16. A method of deriving a motion vector for an image block in scalable video coding, where encoded block data are provided in a plurality of layers at different layers of refinement, using selected and/or weighted motion vectors of blocks neighbouring said image block in the same layer and/or at least one other layer, the method comprising selecting and/or weighting motion vectors based on block size and/or comparing a plurality of motion vectors for blocks neighbouring said image block in the same layer and/or at least one other layer, and selecting and/or weighting motion vectors based on said comparing.

17. The method of claim 16 comprising combining the selected and/or weighted motion vectors to derive said motion vector.

18. The method of claim 3 comprising evaluating similarity between a plurality of motion vectors for blocks neighbouring said image block in the same layer and/or at least one other layer, and determining whether to select motion vectors for said combining from the current layer and/or at least one other layer based on said similarity.

19. The method of claim 3 comprising evaluating similarity between a plurality of motion vectors for blocks neighbouring said image block in the same layer and/or at least one other layer, and weighting motion vectors selected for said combining based on said similarity.

20. The method of claim 18 wherein the step of evaluating similarity comprising calculating a similarity value, and comparing said similarity value with at least one threshold.

21. The method of claim 3 comprising comparing motion vectors in the current layer and a coarser layer, and combining motion vectors from the current layer and/or the coarser layer, wherein, in the combining, the influence of motion vectors in the coarser layer is directly related to the similarity between motion vectors in the current layer and the coarser layer.

22. The method of claim 3 comprising comparing motion vectors in a coarser layer, and combining motion vectors from the current layer and/or the coarser layer, wherein, in the combining, the influence of motion vectors in the coarser layer is inversely related to the similarity between motion vectors in the coarser layer.

23. The method of claim 3 comprising selecting and/or weighting motion vectors for said combining based on block size.

24. The method of claim 3 wherein a plurality of blocks in the current layer correspond to the same block in the coarser layer, the method comprising assigning greater influence, for example, in selecting, weighting or combining, to a block neighbouring said image block which corresponds to the same block in the coarser layer as said image block.

25. The method of claim 4 wherein said characteristics comprise type of prediction, such as prediction with respect to another layer, the previous frame or the next frame.

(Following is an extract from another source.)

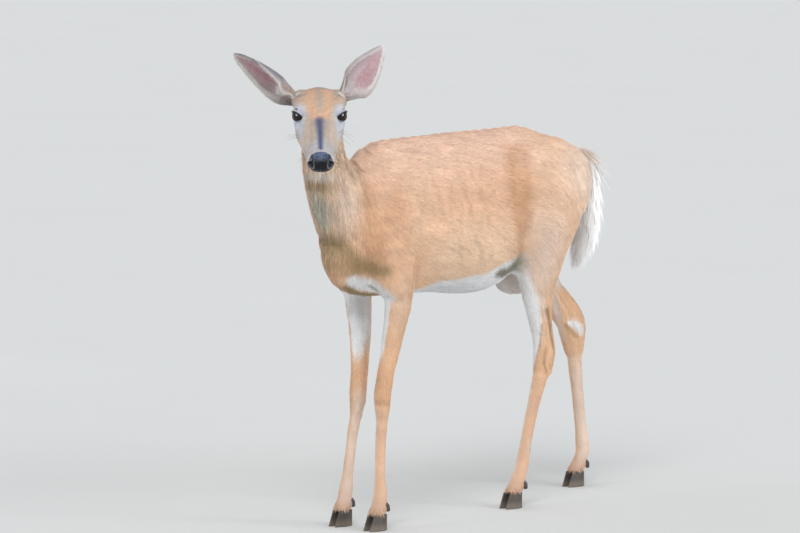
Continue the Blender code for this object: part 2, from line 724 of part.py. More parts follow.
def add_smoothing(obj, name, weights, rounds):
    group = obj.vertex_groups.new(name=name)
    for index in np.flatnonzero(weights > 0.01):
        group.add([int(index)], float(weights[index]), "REPLACE")
    smooth = obj.modifiers.new(name, "SMOOTH")
    smooth.factor = 0.5
    smooth.iterations = rounds
    smooth.vertex_group = name


def part_head(head, to_world, helpers):
    """The head, the lower jaw and the nose pad, parted from one another."""
    eyes = {}
    for side, s in SIDES.items():
        centre = (-s * EYE_CENTRE[0], EYE_CENTRE[1], EYE_CENTRE[2])
        eyes["eye_" + side] = ellipsoid("eye", centre, (EYE_RADIUS,) * 3, segments=16, matrix=to_world)
        socket_radii = (EYE_RADIUS + FIT_GAP,) * 3
        socket = ellipsoid("socket", centre, socket_radii, segments=16, matrix=to_world)
        head = boolean_mesh(head, socket, "DIFFERENCE", helpers)
    jaw, head = part_by_box(head, (-0.1, 0.150, -0.2), (0.1, 0.35, -0.0345), to_world, helpers)
    pad_centre, pad_radii = (0, 0.281, -0.006), Vector((0.0325, 0.039, 0.0270))
    pad = ellipsoid("pad", pad_centre, pad_radii, segments=18, matrix=to_world)
    hole = ellipsoid("pad_hole", pad_centre, pad_radii + Vector((FIT_GAP,) * 3), segments=18, matrix=to_world)
    nose = boolean_mesh(head, pad, "INTERSECT", helpers)
    head = boolean_mesh(head, hole, "DIFFERENCE", helpers)
    return {"head": head, "lower_jaw": jaw, "nose": nose, **eyes}


def part_legs(trunk, helpers):
    """Each leg cut from the trunk, parted at the knee or hock, and levelled off at the hoof's top."""
    parts = {}
    still = Matrix.Identity(4)
    for side, s in SIDES.items():
        for limb, inner, front, back, top, joint in (
            ("fore", 0.0005, -0.50, -0.19, 0.470, 0.212),
            ("hind", 0.030, 0.045, 0.60, 0.505, 0.262),
        ):
            low = (min(s * inner, s * 0.30), front, -0.1)
            high = (max(s * inner, s * 0.30), back, top)
            leg, trunk = part_by_box(trunk, low, high, still, helpers)
            keep_largest(leg)
            lower, upper = part_by_plane(leg, (0, 0, joint), (0, 0, 1))
            lower = behind_plane(lower, Vector((0, 0, HOOF_TOP + FIT_GAP)), Vector((0, 0, -1)))
            parts[f"{limb}_leg_upper_{side}"] = upper
            parts[f"{limb}_leg_lower_{side}"] = lower
    parts["trunk"] = trunk
    return parts


def make_feet(parts, helpers):
    """Two toes and two dewclaws on each foot."""
    made = {}
    for limb, prints in (("fore", FORE_HOOVES), ("hind", HIND_HOOVES)):
        for side, s in SIDES.items():
            leg = parts[f"{limb}_leg_lower_{side}"]
            x, y = prints[side]
            back = 0.011 if limb == "fore" else 0.020
            for toe, outward in TOES.items():
                name = f"{limb}_{side}_{toe}"
                made["hoof_" + name] = make_toe(name, (x, y), s * outward)
                made["dewclaw_" + name] = make_dewclaw(name, (x, y + back), s * outward, leg, helpers)
    return made


def lengthen_cannons(mesh):
    """Draws the shin bones out between fetlock and knee or hock, and lifts all that is above them."""
    points = np.empty(len(mesh.vertices) * 3, np.float32)
    mesh.vertices.foreach_get("co", points)
    places = points.reshape(-1, 3)
    places[:, 2] += CANNON_EXTRA * smoothstep(*CANNON_SPAN, places[:, 2])
    mesh.vertices.foreach_set("co", points)


def look_of(name):
    """(material name, look) of a node."""
    looks = {
        "eye": ("eye_gloss", EYE_GLOSS),
        "nose": ("nose_skin", NOSE_SKIN),
        "ear": ("ear_skin", EAR_SKIN),
        "tail": ("pale_coat", PALE_COAT),
        "hoof": ("horn", HORN),
        "dewclaw": ("horn", HORN),
    }
    return looks.get(name.split("_")[0], ("coat", COAT))


def finish(name, mesh, shift, deer):
    """Places one node's mesh and gives it its own material."""
    mesh.transform(Matrix.Translation(shift))
    mesh.materials.clear()
    slot, look = look_of(name)
    mesh.materials.append(make_material(f"{slot}_{name}", look))
    link_mesh(name, mesh, deer)


def main():
    clear_scene()
    deer = make_collection("white_tailed_deer")
    helpers = make_collection("helpers")
    to_world = head_matrix()
    skin = fused_skin(to_world, helpers)
    body, head = part_by_plane(skin, (0.0, -0.490, 0.856), (0.35, -0.35, 0.87))
    head = decimated(head, HEAD_TRIANGLES, helpers)
    body = decimated(body, BODY_TRIANGLES, helpers)
    trunk, neck = part_by_plane(body, (0, -0.430, 0.710), (0, -0.90, 0.43))
    parts = part_head(head, to_world, helpers)
    parts["neck"] = neck
    parts.update(part_legs(trunk, helpers))
    parts["tail"] = make_tail(trunk, helpers)
    for side in SIDES:
        parts["ear_" + side] = make_ear(side, to_world, head, helpers)
    parts.update(make_feet(parts, helpers))
    for mesh in parts.values():
        lengthen_cannons(mesh)
    points = np.array([v.co for mesh in parts.values() for v in mesh.vertices])
    low, high = points.min(axis=0), points.max(axis=0)
    shift = Vector((-(low[0] + high[0]) / 2, -(low[1] + high[1]) / 2, -low[2]))
    for name, mesh in parts.items():
        finish(name, mesh, shift, deer)
    helpers.hide_render = True
    print("SHIFT", tuple(round(v, 5) for v in shift), "SIZE", tuple(round(v, 4) for v in high - low))


main()
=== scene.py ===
"""A white-tailed doe as a life-size museum model: one skin, her coat, ears, eyes, nose, hooves and tail."""

import logging
import math
from dataclasses import dataclass, field
from enum import Enum
from typing import Any

import bmesh
import bpy
import numpy as np
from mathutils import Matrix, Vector


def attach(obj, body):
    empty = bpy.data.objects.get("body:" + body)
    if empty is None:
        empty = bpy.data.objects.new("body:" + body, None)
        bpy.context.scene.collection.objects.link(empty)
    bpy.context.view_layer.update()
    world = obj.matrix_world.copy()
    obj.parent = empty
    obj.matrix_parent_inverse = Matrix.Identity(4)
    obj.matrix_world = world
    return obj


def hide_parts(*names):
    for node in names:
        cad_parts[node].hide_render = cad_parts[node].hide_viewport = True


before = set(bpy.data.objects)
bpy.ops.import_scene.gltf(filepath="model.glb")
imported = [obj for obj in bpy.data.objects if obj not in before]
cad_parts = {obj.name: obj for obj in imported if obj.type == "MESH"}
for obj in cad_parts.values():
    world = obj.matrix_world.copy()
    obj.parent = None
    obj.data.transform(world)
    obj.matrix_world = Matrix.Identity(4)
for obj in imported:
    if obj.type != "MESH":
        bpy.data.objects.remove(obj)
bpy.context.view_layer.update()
LOG = logging.getLogger("doe")
Array, Chance = np.ndarray, np.random.Generator
Material, Piece = bpy.types.Material, bpy.types.Object
MIDDLE = -0.0288  # where the plane that parts her left from her right stands across the frame
SEED = 5  # of the chance in her lashes, ears and tail


class Side(Enum):
    """Her two sides, each with the sign that it has across the head's axes, where her right is positive."""

    LEFT = -1.0
    RIGHT = 1.0


# ---- arithmetic on arrays


def smoothstep(low: float | Array, high: float | Array, value: Array) -> Array:
    """A smooth ramp.

    Args:
        low: Where the ramp is still 0.
        high: Where it has reached 1.
        value: Numbers to send through the ramp.

    Returns:
        3t^2 - 2t^3, with t the place between low and high, held to 0..1.
    """
    t = np.clip((value - low) / (high - low), 0.0, 1.0)
    return t * t * (3.0 - 2.0 * t)


def unit(vectors: Array) -> Array:
    """Each row divided by its own length."""
    return vectors / np.maximum(np.linalg.norm(vectors, axis=-1, keepdims=True), 1e-12)


def blend(first: Array, second: Array, amount: Array) -> Array:
    """Rows that go from first to second as amount goes from 0 to 1."""
    return first + (second - first) * np.asarray(amount)[..., None]


def tone(red: float, green: float, blue: float) -> Array:
    """A colour as light values, from its three display values of 0 to 255, by the sRGB curve."""
    shown = np.array((red, green, blue)) / 255.0
    return np.where(shown > 0.04045, ((shown + 0.055) / 1.055) ** 2.4, shown / 12.92)


def along_surface(directions: Array, normals: Array) -> Array:
    """The directions with their part along the normals taken out, each of length 1."""
    return unit(directions - normals * (directions * normals).sum(axis=1, keepdims=True))


def circle(count: int) -> Array:
    """Angles evenly round one turn."""
    return np.linspace(0, 2 * np.pi, count, endpoint=False)


def falling(low: float | Array, high: float | Array, value: Array) -> Array:
    """1 up to low, and 0 from high on."""
    return 1 - smoothstep(low, high, value)


def fading(low: float, high: float, angle: Array) -> Array:
    """1 up to an angle of low degrees, and 0 from high degrees on."""
    return falling(math.radians(low), math.radians(high), angle)


def band(start: float, full: float, last: float, end: float, value: Array) -> Array:
    """0 up to start, 1 from full to last, and 0 again from end on."""
    return smoothstep(start, full, value) * falling(last, end, value)


def bell(*away: Array) -> Array:
    """1 where all of these are 0, and 1/e where the sum of their squares is 1."""
    return np.exp(-sum(part**2 for part in away))


def vectors(*parts: Array | float) -> Array:
    """Rows of three from their three parts, of which at least one is an array."""
    return np.stack(np.broadcast_arrays(*parts), 1)


@dataclass(frozen=True)
class Mottle:
    """An irregular smooth variation in space: a sum of cosine waves in random directions.

    Attributes:
        wavelength: The usual distance from one light place to the next.
        seed: Which pattern.
        stretch: How much longer the pattern is along each axis.
    """

    wavelength: float
    seed: int
    stretch: tuple[float, float, float] = (1.0, 1.0, 1.0)
    waves: int = 18

    def at(self, points: Array) -> Array:
        """The variation at each point, about 1 in size either way."""
        rng = np.random.default_rng(self.seed)
        pace = rng.uniform(0.7, 1.6, (self.waves, 1)) * 2.0 * np.pi / self.wavelength
        vectors = unit(rng.normal(size=(self.waves, 3))) * pace / np.array(self.stretch)
        phases = rng.uniform(0.0, 2.0 * np.pi, self.waves)
        total = np.zeros(len(points))
        for vector, phase in zip(vectors, phases):
            total += np.cos(points @ vector + phase)
        return total / math.sqrt(self.waves / 2.0)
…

26. The method of claim 3 applied to other block information such as prediction mode or block partition, instead of motion vector information.

27. A method of deriving a replacement motion vector for a lost or damaged motion vector for an image block in scalable video coding, where encoded block data are provided in a plurality of layers at different levels of refinement, the method comprising selecting motion vectors of neighbouring blocks in the layer of said image block having similar direction and/or magnitude of the motion vector of the corresponding block in a lower layer.

28. A method of deriving a replacement motion vector for a lost or damaged motion vector for an image block in scalable video coding, where encoded block data are provided in a plurality of layers at different levels of refinement, the method comprising deciding whether or not to use the motion vector of the corresponding block in a lower layer based on an evaluation of neighbouring motion vectors in the layer of said image block, such as whether or not they are close to zero.

29. A method of deriving a replacement motion vector for a lost or damaged motion vector for an image block in scalable video coding, where encoded block data are provided in a plurality of layers at different levels of refinement, the method comprising referring to motion vectors of a higher layer.

30. A method of deriving a replacement block information, such as mode or partition information, for lost or damaged block information for an image block in scalable video coding, where encoded block data are provided in a plurality of layers at different levels of refinement, based on said block information for neighbouring blocks in the layer of said image and for neighbouring blocks and/or the corresponding block in at least one other layer.

31. The method of claim 1 using a higher layer to the current layer.

32. The method of claim 1 using the base layer.

33. The method of claim 1 further comprising evaluating the block information, such as motion vector information, using information from at least two layers.

34. A method of concealing an error in an image block comprising using block information derived using the method of claim 1.

35. A method of concealing an error in an image block comprising determining whether or not neighbouring blocks are intra coded, and using this information to guide the use of spatial prediction/interpolation from one or more neighbouring blocks.

36. The method of claim 35, where for the neighbouring intra coded blocks used for spatial prediction/interpolation of the current block, for which the current layer enhancements are not available, the upsampling of their base layer representation is used.

37. The method of claim 35 further comprising evaluating based on a comparison of the interpolated block and an upsampled version of the corresponding block.

38. A method of evaluating replacement block information for lost or damaged block information for an image block in scalable video coding, where encoded block data are provided in a plurality of layers at different levels of refinement, the method comprising using information from at least two layers.

39. The method of claim 38 comprising combining information from at least two layers.

40. The method of claim 39 comprising a combination of an error measure based on block boundary distortion and an error measure based on comparison of the block with replaced block information with an upsampled version of the corresponding block of a lower layer.

41. A computer program for executing a method as claimed in claim 1.

42. A data storage medium storing a computer program as claimed in claim 41.

43. A control device or apparatus adapted to execute a method as claimed in claim 1.

44. Apparatus as claimed in claim 43 comprising a data decoding means, error detecting means, a motion vector estimator and error concealing means.

45. A receiver for a communication system or a system for retrieving stored data comprising an apparatus as claimed in claim 43.

46. A receiver as claimed in claim 45 which is a mobile videophone.